The reasons for the greater prominence of the Iraq war in the minds of the American electorate revolve around both Kerry's recent performance and events on the ground in Iraq. The former include such factors as Kerry's going on the attack against Bush on the issue of the president's handling of the whole Iraq matter, and particularly making of this a litmus test of the president's judgement and character. This reversed the trend of the previous month, when Bush's attacks succeeded in making Kerry's conduct in the Vietnam war three decades ago the big issue of the moment. Kerry has also prompted many Americans to associate the $200 billion Bush spent on the Iraq war with massive amounts of money that otherwise could have been spent on domestic American needs, including healthcare and education.

The ongoing change in Iraq's place in the presidential election has also reflected the continued deaths of American soldiers almost on a daily basis, and the large-scale assaults by thousands of American troops in places like Samarra. Scenes of daily car bombings that kill scores of Iraqis, along with the recent beheadings of two kidnapped Americans in Iraq, serve to raise new questions about the effectiveness of Washington's Iraq policy among segments of American society.

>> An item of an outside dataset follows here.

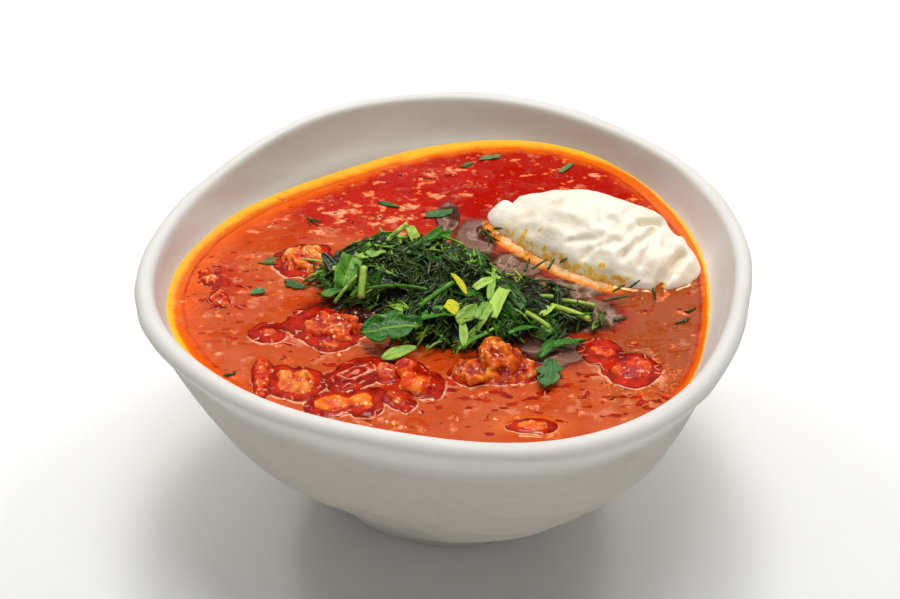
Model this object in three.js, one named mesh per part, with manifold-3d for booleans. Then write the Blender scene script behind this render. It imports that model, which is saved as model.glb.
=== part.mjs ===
// Borscht in a hand-shaped stoneware bowl: beetroot broth with pieces of vegetable just
// breaking its surface, a heap of chopped dill and parsley, and a spoonful of soured cream.
// Millimetres, +Z up. The bowl stands on z = 0, its rim centred over the origin.

import * as THREE from "three";
import { mergeVertices } from "three/addons/utils/BufferGeometryUtils.js";
import Module from "manifold-3d";

const wasm = await Module();
wasm.setup();

// ---------------------------------------------------------------- driving dimensions

const GAP = 0.4; // clearance between neighbouring solids

// The bowl
const RIM_CENTRE = [2.4, -1.0]; // the middle that the rim's waves are measured from
const FOOT_CENTRE = [1.6, -1.0];
const RIM_RADIUS = 82.1; // to the middle of the rounded lip
const RIM_HEIGHT = 81.0;
const LIP_RADIUS = 2.7;
const FOOT_RADIUS = 29.5;
const FOOT_RING = 5.0; // width of the ring that the bowl stands on
const FOOT_RECESS = 1.6;
const FLOOR_HEIGHT = 7.5; // top of the bowl's floor
const BOWL_SEGMENTS = 50;

// The rim isn't round or level. Each row: waves round the rim, size, angle of a crest.
const RIM_SWAY = [
  { waves: 2, size: 1.8, crest: 76 },
  { waves: 3, size: 2.9, crest: 66 },
  { waves: 4, size: 0.3, crest: 14 },
  { waves: 5, size: 0.4, crest: 5 },
  { waves: 6, size: 0.3, crest: 3 },
];
const RIM_LIFT = [
  { waves: 1, size: 0.75, crest: 111 },
  { waves: 2, size: 1.2, crest: 110 },
  { waves: 3, size: 1.7, crest: 2 },
  { waves: 4, size: 0.4, crest: 18 },
  { waves: 8, size: 0.25, crest: -12 },
];
const BELLY_SWAY = [{ waves: 3, size: 2.0, crest: 51 }]; // a swelling half way up the wall

// The broth
const SOUP_LEVEL = 71.7;
const MENISCUS = 0.8; // how far the broth climbs the wall
const MENISCUS_REACH = 2.5;
const SOUP_RINGS = 9;
const SOUP_LUMPS = 40; // shreds that lift the surface from just below it
const LUMP_WIDTH = [4, 7];
const LUMP_HEIGHT = [0.4, 1.0];
const LUMP_SEED = 11;

// The soured cream: one long spoonful, laid down from back left to front right
const CREAM = { at: [41.4, 17.2], yaw: -30, long: 33.4, front: 15.0, back: 11.5 };
const CREAM_HEIGHT = 14.5; // above the broth
const CREAM_SINK = 3.0;
const CREAM_LEAN = 5.0; // how far the crest lies behind the middle
// Peaks and creases: place along and across, height, and how wide.
const CREAM_FOLDS = [
  { along: -31, across: 6, high: 3.5, wide: 3.2 },
  { along: -8, across: -4, high: 1.2, wide: 6 },
  { along: 4, across: -9, high: -1.0, wide: 4 },
  { along: 8, across: 1, high: 0.9, wide: 5 },
  { along: 15, across: 12, high: 2.2, wide: 4 },
  { along: 17, across: -5, high: 1.4, wide: 5 },
  { along: 22, across: 7, high: -1.2, wide: 3 },
  { along: 24, across: -8, high: -2.4, wide: 3 },
  { along: 28, across: 3, high: 2.4, wide: 4 },
  { along: 31, across: -6, high: 1.6, wide: 4 },
];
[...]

All of this was accentuated by the first of the three presidential debates last Thursday, which focused on foreign policy issues. Opinion polls released in the past few days indicate that the American public generally saw Kerry as having done a better job in the debate than Bush. The cumulative evidence suggests that more and more Americans are questioning whether their country's military involvement in Iraq is sustainable in the long run, given the rising tide of anti-American attacks in Iraq and the more focused political attacks against Bush at home on the issue of his handling of the war and its aftermath.

My impression during a visit to the US this week and discussions with Americans who closely follow foreign policy issues is that Bush's vulnerabilities on the Iraq war issue are finally becoming more obvious — given the politically deadly combination of the rising tide of violence in Iraq, continuing American deaths and major spending costs there, and a Democratic presidential contender who has finally figured out how to attack the president on this issue.

Iraq on its own is not a big enough issue in the eyes of the average American to cause a majority to vote for Kerry or against Bush. But as the pivot of a series of issues that do impact on the lives of ordinary Americans — economic prospects, the moral character of their president, widespread perceptions of continuing security threats and their nation's derision throughout most of the world — the American adventure in Iraq looms more important in the presidential race than it did at any point during the past year.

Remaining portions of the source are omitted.